I remember going to lunch with my sister(hi sis) in January after taking my poor dead cat's body to be cremated and just hanging out and laughing. It was the first time I actually felt good being out, which considering the events of that day, you know, the dead cat, you'd think I would have fallen apart altogether. I had only recently shared the existence of my blog with her and so we were able to talk about it, something I never could do IRL since no one else knew about it. I remember her saying how she would never know how to keep a blog or what to write, except, "Woke up, got drunk again." and the way the words tumbled out of her mouth, the tone, the tenor of those words, it just tickled me and I started to laugh, a real from down in the gut laugh that made my eyes water and my sides hurt and I kept laughing long after she and I had said our good byes that afternoon. And it made me both happy and sad. Happy that I could still laugh like that, that I could still feel like that and sad that those feelings would forever come as a surprise to me now, given that they were buried so far beneath the heavier more omnipresent feelings of grief and isolation.

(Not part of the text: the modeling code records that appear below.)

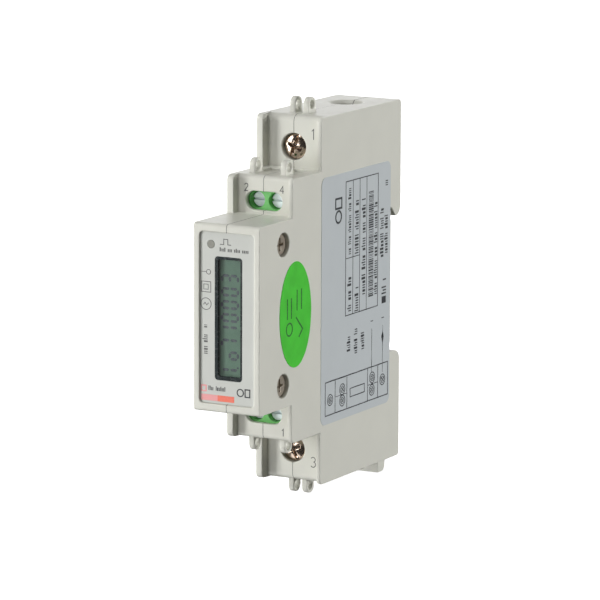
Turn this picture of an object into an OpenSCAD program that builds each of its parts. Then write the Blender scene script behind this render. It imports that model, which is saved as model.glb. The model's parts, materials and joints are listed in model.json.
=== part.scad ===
// Single-phase energy meter, one rail module wide.
// Millimetres. Origin: centre of the rail seat. +X across the width, +Y towards the
// rail, +Z up. Depths are counted from the bezel's front and turned into Y by dy().

/* [Body] */
// Width over both shells, one rail module
module_w = 18; // [17.6:0.1:18.4]
// Height of the body between the terminal ends
body_h = 90; // [88:0.5:92]
// Height of the front block that carries the display
front_h = 45.4; // [44:0.1:46]
// Height over the small-terminal steps
small_h = 64.1; // [63:0.1:65]
// Depth from the bezel's front to the rail seat
seat_depth = 67.1; // [67:0.1:69]
// Depth of the legs behind the rail seat
leg_depth = 5.1; // [5:0.1:6]
// Depth of the small step's side walls
small_step_d = 16; // [15.5:0.1:16.5]
// Depth of the main step's side walls
main_step_d = 30.5; // [30:0.1:31]
// Thickness of the side walls
wall = 1.8; // [1.6:0.1:2]

/* [Front panel] */
// Width of the recess that holds the panel
panel_w = 14.7; // [14:0.1:15]
// Height of the recess that holds the panel
panel_h = 41.3; // [41:0.1:42]
// Depth of the panel's face behind the bezel
panel_d = 0.5; // [0.4:0.1:1]
// Width of the display frame
lcd_frame_w = 7.4; // [7:0.1:8]
// Height of the display frame
lcd_frame_h = 29.7; // [29:0.1:30.5]
// Sideways place of the display frame
lcd_x = 0.3; // [0:0.1:0.6]

/* [Terminals] */
// Height of the main screws from the middle
main_z = 37.2; // [36.8:0.1:37.6]
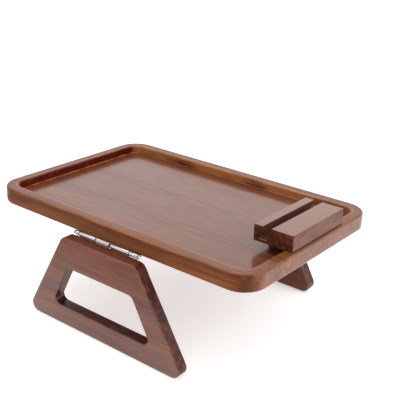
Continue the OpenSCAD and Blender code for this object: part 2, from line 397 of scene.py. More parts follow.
def wood_material(
        name, palette, seed, grain="x", tone=0.0, ring_width=9.0, contrast=1.0, coat_ior=COAT_IOR):
    """Dark stained, lacquered wood whose rings, fibres and pores fill the whole piece.

    So end grain shows at its ends. The pattern is in millimetres, along the piece's own grain.
    tone makes a piece lighter or darker."""
    pick = random.Random(seed)
    # the worn colour also paints light and highlights, and the stained colour also paints shade
    light, mid, dark, pore, blush, worn_and_lit_wood, stained = (colour(*c) for c in palette)
    g = Graph(name)
    place = g.place_in_mm()
    if grain == "y":
        place = g.add("ShaderNodeMapping", {"Vector": place, "Rotation": (0, 0, math.pi / 2)})
    place = g.add_vector(place, (pick.uniform(-900, 900), 0, 0))

    # rings round a pith that lies below the piece, a little out of line with it
    pith_y = pick.uniform(-70, 70)
    pith_z = pick.uniform(-110, -60) * pick.choice((1, -1))
    wander = g.noise(place, (0.0035, 0.012, 0.012), detail=3.0, output=1)
    wander = g.scale_vector(g.add_vector(wander, (-0.5,) * 3), (0, 30, 30))
    bent = g.add_vector(place, wander)
    centred = g.add_vector(bent, (0, -pith_y, -pith_z))
    across = g.scale_vector(centred, (0, 1, 1))
    radius = g.add("ShaderNodeVectorMath", {0: across}, output=1, operation="LENGTH")
    phase = g.math("FRACT", g.math("DIVIDE", radius, ring_width))
    rings = g.ramp(phase, [(0.0, 0.0), (0.45, 0.25), (0.80, 0.8), (0.93, 1.0), (1.0, 0.0)])

    # fibres and pores follow the grain
    broad = g.noise(bent, (0.005, 0.045, 0.045), detail=3.0)
    streaks = g.noise(bent, (0.009, 0.17, 0.17), detail=3.0)
    fibres = g.noise(bent, (0.011, 0.45, 0.45), detail=4.0, roughness=0.6)
    fine = g.noise(bent, (0.035, 2.6, 2.6), detail=2.0, roughness=0.6)
    pores = g.remap(g.noise(bent, (0.12, 3.4, 3.4), detail=1.0), 0.62, 0.74)

    # how light the figure is, about a middle value
    level = g.math("MULTIPLY", broad, BROAD * contrast)
    for layer, weight in ((streaks, STREAKS), (fibres, FIBRES), (fine, FINE), (rings, -RINGS)):
        level = g.math("ADD", level, g.math("MULTIPLY", layer, weight * contrast))
    middle = (0.5 * (BROAD + STREAKS + FIBRES + FINE) - RINGS_MEAN) * contrast

    # the figure is calmer on the flat tops, where the boards are flat sawn
    up = g.add("ShaderNodeSeparateXYZ", {0: g.add("ShaderNodeTexCoord", {}, output=1)}, output=2)
    calm = g.math("SUBTRACT", 1.0, g.math("MULTIPLY", g.math("ABSOLUTE", up), TOP_CALM))
    level = g.math("ADD", middle, g.math("MULTIPLY", g.math("SUBTRACT", level, middle), calm))
    middle -= tone

    # colour
    body = g.mix(g.remap(level, middle - 0.05, middle + 0.55), mid, light)
    body = g.mix(g.remap(level, middle - 0.50, middle + 0.05, 1.0, 0.0), body, dark)
    flush = g.remap(g.noise(place, (0.006, 0.035, 0.035), detail=3.0), 0.50, 0.70)
    body = g.mix(g.math("MULTIPLY", flush, BLUSH), body, blush)
    body = g.mix(g.math("MULTIPLY", pores, PORES), body, pore)

    # end grain took more stain, the same layer paints shade on the recess's wall away from the holder, on
    # the legs' edges and on the holder's faces, and the stain is thinner where edges were sanded
    stain_and_shade = g.attribute("stain_and_shade")
    blotch = g.remap(g.noise(place, (0.05, 0.16, 0.16), detail=3.0), 0.34, 0.64, 0.35, 1.35)
    stain_and_shade = g.math("MULTIPLY", stain_and_shade, blotch, clamp=True)
    body = g.mix(stain_and_shade, body, g.mix(1.0, body, stained, blend="MULTIPLY"))
    # painted shade darkens the tray's corners
    body = g.mix(g.attribute("shade"), body, g.mix(1.0, body, PAINTED_SHADE, blend="MULTIPLY"))
    # the worn colour paints real wear on sanded edges and seams, painted light on the recess's walls, and
    # painted highlights along edges and at a cove
    patchy = g.remap(g.noise(place, (0.012, 0.05, 0.05), detail=2.0), 0.30, 0.62)
    worn_and_lit = g.math("MULTIPLY", g.attribute("wear_and_light"), patchy)
    body = g.mix(g.math("MULTIPLY", worn_and_lit, WORN_AND_LIT), body, worn_and_lit_wood)

    # lacquer: open pores below, a slightly uneven film above that is thinner on dull faces
    relief = g.math("SUBTRACT", g.math("MULTIPLY", fibres, 0.5), pores)
    grain_normal = g.bump(relief, 0.00006, strength=0.5)
    film = g.noise(place, (0.03, 0.09, 0.09), detail=2.0)
    film = g.math("ADD", film, g.math("MULTIPLY", fibres, 0.15))
    film_normal = g.bump(film, 0.0004, strength=0.14)
    rough = g.remap(g.noise(place, (0.012, 0.05, 0.05), detail=3.0), 0.3, 0.7, 0.40, 0.52)
    patchy_film = g.remap(g.noise(place, (0.010, 0.07, 0.07), detail=3.0), 0.3, 0.7, 0.90, 1.0)
    coat = g.math("MULTIPLY", g.math("SUBTRACT", 1.0, g.attribute("dull")), patchy_film)
    return g.finish(
        Base_Color=body, Roughness=rough, Normal=grain_normal, Specular_IOR_Level=0.08,
        Coat_Weight=coat, Coat_Roughness=0.18, Coat_IOR=coat_ior, Coat_Normal=film_normal)


def steel_material(name, base, rough_low, rough_high, lines=(0.03, 2.2, 2.2)):
    """Plated steel with drawing lines, uneven gloss, dull specks, and painted shade in the hinge's gaps."""
    g = Graph(name)
    place = g.place_in_mm()
    drawn = g.noise(place, lines, detail=4.0, roughness=0.6)
    blotch = g.noise(place, (0.10, 0.25, 0.25), detail=3.0)
    specks = g.remap(g.noise(place, (1.3, 1.3, 1.3), detail=2.0), 0.66, 0.76)
    tint = g.mix(g.remap(blotch, 0.35, 0.7), colour(*(0.82 * c for c in base)), colour(*base))
    tint = g.mix(g.math("MULTIPLY", specks, 0.45), tint, colour(0.24, 0.21, 0.17))
    # painted shade where the hinge's parts meet and inside the knuckles
    tint = g.mix(g.attribute(PAINTED_GAP_SHADE), tint, colour(0.035, 0.028, 0.022))
    rough = g.math("ADD", g.remap(drawn, 0.3, 0.7, rough_low, rough_high), g.math("MULTIPLY", specks, 0.2))
    normal = g.bump(drawn, 0.00002, strength=0.35)
    return g.finish(Base_Color=tint, Metallic=1.0, Roughness=rough, Normal=normal)


# ---------------------------------------------------------------- tray

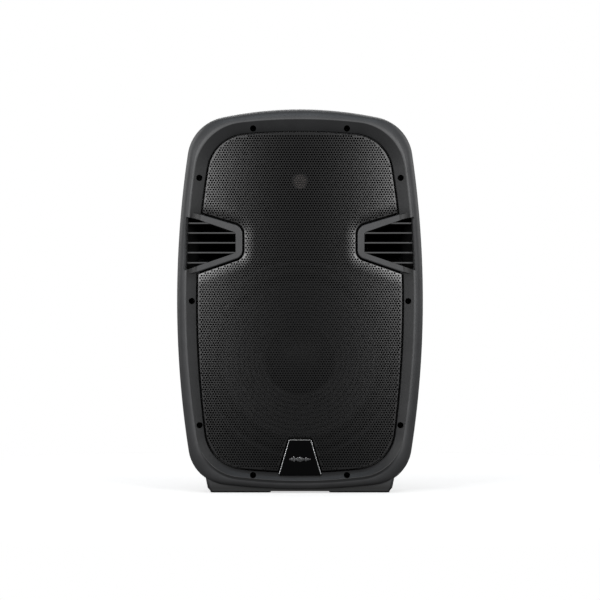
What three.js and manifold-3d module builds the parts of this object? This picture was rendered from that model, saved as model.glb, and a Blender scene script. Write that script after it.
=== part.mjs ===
// Powered two-way loudspeaker cabinet with a 15-inch woofer and a compression-driver horn.
// Millimetres, +Z up. The front faces -Y and the origin lies under the middle of the cabinet,
// on the plane that its rubber feet stand on.

import * as THREE from 'three';
import { mergeVertices } from 'three/addons/utils/BufferGeometryUtils.js';
import Module from 'manifold-3d';

const wasm = await Module();
wasm.setup();

// ---------------------------------------------------------------- driving dimensions

const DEPTH = 370; // front ridge to rear face
const CENTRE_Z = 339.4; // height of the widest line of the front
const HALF_WIDTH = 218.3;
const FIT = 0.3; // gap between pieces that rest on each other
const CUT = 2; // how far a cutting solid runs past the surface that it opens

// Each half of an outline is three tangent arcs: a long side arc, a corner and a long end arc.
const arcs = (reach, sideRadius, endRadius, cornerRadius) => ({
  reach,
  sideRadius,
  endRadius,
  cornerRadius,
});
const SILHOUETTE = {
  halfWidth: HALF_WIDTH,
  top: arcs(340.6, 1800, 666, 77.6),
  bottom: arcs(333.6, 1730, 1175, 71),
};
const RIDGE = {
  halfWidth: 202,
  top: arcs(322.2, 1775, 930, 92.6),
  bottom: arcs(321.5, 1542, 893, 83.3),
};
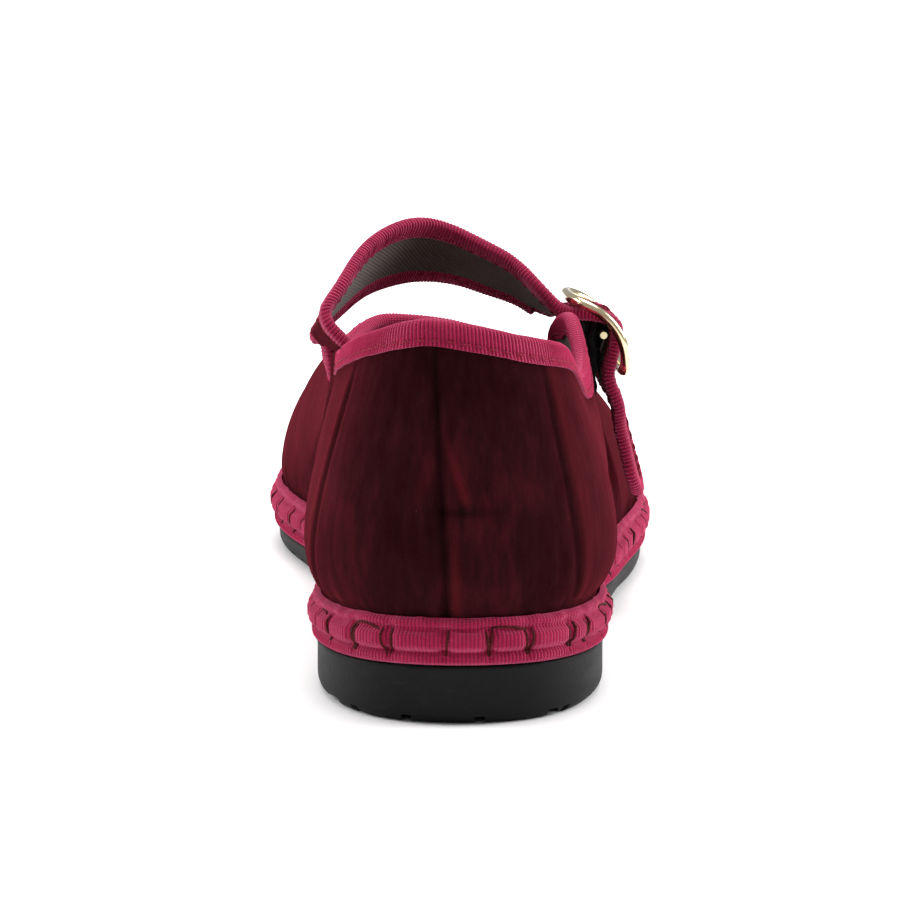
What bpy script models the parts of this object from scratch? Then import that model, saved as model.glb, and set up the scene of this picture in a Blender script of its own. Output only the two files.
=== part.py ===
"""Mary jane flat for the right foot.

Velvet upper with taped edges, hand-sewn band, rubber sole and buckled instep strap.
Metres, +Z up. The toe points along +Y and the outer side of the foot is +X.
"""

import math
from collections import namedtuple

import bmesh
import bpy
import numpy as np
from mathutils import Vector

# Main sizes of the shoe
SHOE_LENGTH = 0.250
BALL_WIDTH = 0.0825
HEEL_WIDTH = 0.0596
COLLAR_HEIGHT = 0.0850
THROAT_HEIGHT = 0.0575

# Rubber outsole
HEEL_THICKNESS = 0.0126
FOREFOOT_THICKNESS = 0.0050
TOE_SPRING = 0.0062
ARCH_RISE = 0.0016
SOLE_EDGE_INSET = 0.0026
SOLE_EDGE_RISE = 0.0027
TREAD_PITCH = 0.0154
TREAD_WIDTH = 0.0022
TREAD_DEPTH = 0.0012
TREAD_SHIFT = 0.0041

# Stitched band between sole and upper
BAND_HEIGHT = 0.0100
BAND_INSET = 0.0005
BAND_SWELL = 0.0018

# Upper, insole and edge tape
WALL = 0.0022
INSOLE_THICKNESS = 0.0040
TAPE_WIDTH = 0.0060
TAPE_THICKNESS = 0.0032
SKIRT_MARGIN = 0.0004

# Instep strap
STRAP_WIDTH = 0.0195
STRAP_ROOT_WIDTH = 0.0245
STRAP_THICKNESS = 0.0022
STRAP_TAPE_WIDTH = 0.0044
STRAP_TAPE_THICKNESS = 0.0030
STRAP_HEIGHT = 0.0795
STRAP_ROOT_SEAM = 0.0020
STRAP_ROOT_MIDDLE = 0.370

# Buckle and its elastic
BUCKLE_LENGTH = 0.0228
BUCKLE_REACH = 0.0276
BUCKLE_WIRE = 0.0026
BUCKLE_BOW = 0.0040
BUCKLE_SLOPE = math.radians(54.5)
BUCKLE_TILT = math.radians(11.5)
BAR_DIAMETER = 0.0016
BAR_DEPTH = 0.0010
ELASTIC_WIDTH = 0.0095
ELASTIC_THICKNESS = 0.0009
ELASTIC_DROP = 0.0150
ELASTIC_LEAN = 0.0006
ELASTIC_TWIST = -6

# Clearance between pieces that touch on the real shoe
GAP = 0.0003

# Where along the length the wedge ends, the toe starts to lift and the arch lies
WEDGE_END = 0.64
SPRING_START = 0.76
ARCH_SPAN = (0.30, 0.60)

# Mesh fineness
STATIONS_PER_SIDE = 36
WALL_ROWS = 10
STRAP_STEPS = 58
STRAP_BEND_SHARE = 0.008

# One row for each section round the shoe, from the back seam along the outer side to the toe and back.
# along, heel, ball: foot of the section, as shares of the length and of half of each width.
# top_along, top_side, collar, throat: its upper edge, as shares of length, half ball width and heights.
# low_out, low_up, high_out, high_down: fullness above the band and below the edge.
Section = namedtuple(
    "Section",
    "along heel ball top_along top_side collar throat low_out low_up high_out high_down",
)
SECTIONS = (
    Section(0.000, 0.00, 0.000, 0.034, -0.08, 1.000, 0.00, 0.13, 0.18, 0.018, 0.26),
    Section(0.022, 0.58, 0.000, 0.050, 0.305, 0.955, 0.00, 0.16, 0.17, 0.021, 0.25),
    Section(0.125, 1.00, 0.000, 0.135, 0.545, 0.877, 0.00, 0.23, 0.11, 0.020, 0.22),
    Section(0.250, 0.99, 0.000, 0.250, 0.620, 0.745, 0.00, 0.22, 0.11, 0.020, 0.18),
    Section(0.335, 0.74, 0.175, 0.338, 0.650, 0.762, 0.00, 0.17, 0.15, 0.020, 0.23),
    Section(0.385, 0.52, 0.370, 0.390, 0.605, 0.820, 0.00, 0.11, 0.14, 0.018, 0.26),
    Section(0.430, 0.38, 0.530, 0.440, 0.545, 0.785, 0.00, 0.07, 0.12, 0.024, 0.20),
    Section(0.490, 0.25, 0.680, 0.512, 0.506, 0.000, 1.02, 0.05, 0.11, 0.030, 0.10),
    Section(0.645, 0.00, 0.995, 0.577, 0.480, 0.000, 0.935, 0.04, 0.11, 0.044, 0.08),
    Section(0.800, 0.00, 0.905, 0.615, 0.300, 0.000, 0.925, 0.06, 0.11, 0.100, 0.13),
    Section(0.920, 0.00, 0.580, 0.636, 0.060, 0.000, 0.965, 0.07, 0.11, 0.150, 0.18),
    Section(1.000, 0.00, -0.12, 0.643, -0.17, 0.000, 0.995, 0.07, 0.105, 0.180, 0.20),
    Section(0.935, 0.00, -0.66, 0.638, -0.315, 0.000, 1.008, 0.07, 0.11, 0.150, 0.17),
    Section(0.820, 0.00, -0.955, 0.616, -0.47, 0.000, 1.010, 0.07, 0.12, 0.095, 0.10),
    Section(0.715, 0.00, -1.00, 0.552, -0.600, 0.000, 0.980, 0.05, 0.12, 0.040, 0.08),
    Section(0.610, 0.00, -0.845, 0.452, -0.680, 0.000, 0.99, 0.10, 0.14, 0.010, 0.14),
    Section(0.470, -0.45, -0.36, 0.368, -0.675, 0.735, 0.00, 0.18, 0.15, -0.004, 0.20),
    Section(0.270, -0.955, 0.00, 0.264, -0.615, 0.800, 0.00, 0.21, 0.11, 0.016, 0.20),
    Section(0.125, -1.00, 0.00, 0.135, -0.545, 0.900, 0.00, 0.22, 0.11, 0.018, 0.22),
    Section(0.022, -0.58, 0.00, 0.050, -0.315, 0.985, 0.00, 0.16, 0.17, 0.021, 0.25),
)

# Outer face of the band, from the sole upwards: swell (share of BAND_SWELL), height (share of BAND_HEIGHT)
BandStep = namedtuple("BandStep", "swell height")
BAND_FACE = (
    BandStep(0.20, 0.00),
    BandStep(0.50, 0.06),
    BandStep(0.55, 0.21),
    BandStep(0.38, 0.27),
    BandStep(0.95, 0.42),
    BandStep(1.00, 0.60),
    BandStep(0.55, 0.78),
    BandStep(0.58, 0.90),
    BandStep(0.25, 1.00),
)

# Middle of the strap from its root up over the instep, before it reaches the buckle.
# side: share of half ball width. along: share of length. height: share of STRAP_HEIGHT.
# tilt: degrees that its width leans down towards the toe. turn: sideways lean of its width.
StrapPoint = namedtuple("StrapPoint", "side along height tilt turn")
STRAP_RUN = (
    StrapPoint(-0.728, 0.3740, 0.850, 20, -0.12),
    StrapPoint(-0.680, 0.3900, 0.902, 27, -0.10),
    StrapPoint(-0.595, 0.4140, 0.945, 34, -0.06),
    StrapPoint(-0.505, 0.4390, 0.976, 40, -0.03),
    StrapPoint(-0.375, 0.4640, 0.998, 46, 0.00),
    StrapPoint(-0.190, 0.4880, 0.996, 49, 0.00),
    StrapPoint(0.000, 0.4950, 0.973, 46, 0.00),
    StrapPoint(0.180, 0.4900, 0.932, 38, 0.00),
    StrapPoint(0.330, 0.4820, 0.892, 27, 0.00),
)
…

I guess the sudden awareness of the total compartmentalization of my emotions hadn't really occurred to me until then. I hadn't even realized how much effort I was putting into 'being me', into proving to everyone that I was 'fine'.
But here, in the blogosphere, I didn't have to do that. I could just be. I could write and spill what ever thoughts or feelings I was having. I didn't have to censor myself. And I didn't. Which returns me to my point. I rarely go back to see what I wrote, because I don't want to remember the feelings. Tonight, NYE, I made an exception. I went back to see where I was a year ago, to see what's changed.
Okay, to be totally honest, I didn't read the whole post because it's about my son and his release of a whole ton of his grief and in keeping with my proven coping skills, I can't read it because I don't want to remember how fucking awful that was either.
But I did read the rest. This is what I read.
It was a year ago that I started to hope. Not just for the laughter that I would share with my sister, but for a new baby. The quintessential dream of a db mom. And so it was that we spent most of 2008 trying to bring that hope to life. As did most everyone here in DB land.
It wasn't easy. Not any of it. The trying, the failing, the trying again, the tests, the days it all seemed so all consuming, probably because it was, and then it happened. And it was nine months of pins and needles, of hopes and fears, of denial and reality all colliding, spinning wildly out of control and any attempts at managing it were futile. I spent the greater part of 2008 with my head in the sand, not only suppressing the db stuff but also the pg stuff. More and more of my life had become so overwhelmingly emotionally oppressive that I now pretty much ignored about 95% of my own existence. The result of which, besides my slipping mental health, lots more of those real fancy gray hairs we all love so much. Sigh.
He's here now.
A year ago, I don't think, no I know, I would not have believed me or anyone else, if they had told me that I would have a new baby in my life come NYE 2008.
And I would have been wrong. Now he lays sleeping on my bed, making quiet cooing noises as his tiny hand flutters every once in a while, waving at some vision in his head perhaps. And better still, as of yesterday, well actually now two days ago, when he is awake, he will smile at me. A big toothless, all lips and eyes, smile. And if he really wiggles and kicks and waves his arms, he will even let loose the tiniest of baby words, surprising even himself, so much so that he immediately silences himself so that he can hear himself better, only to become frustrated that the sounds stopped. And all the while, I sit, mesmerized and tearful, that I got this miracle. That this tiny creature has fallen into my life. That the quiet hopes of a broken heart somehow led to this life. Words can never tell the whole story of him, at least not words I know.
2008 was a hard year. And it was a year of hope and miracles. And it was a year I will never forget. Not ever.
And now as I sit in the early morning hours of this new year, I wonder what 2009 will bring. I have new hopes for this year. Hopes for my 3 living children to be healthy and happy. Hopes for my heart to continue to heal. Hopes for more laughter than tears this year. And hopes for many healthy babies to be born to my friends here in this place. Hopes that 2009 will bring to them what 2008 brought to me and and to Ashleigh and to Julia and to Sarah...and many more.
I know there are no guarantees, but I have to hope.
And so I will.
Happy New Year to all of you. I hope it brings you all a new beginning and of course, a happy ending.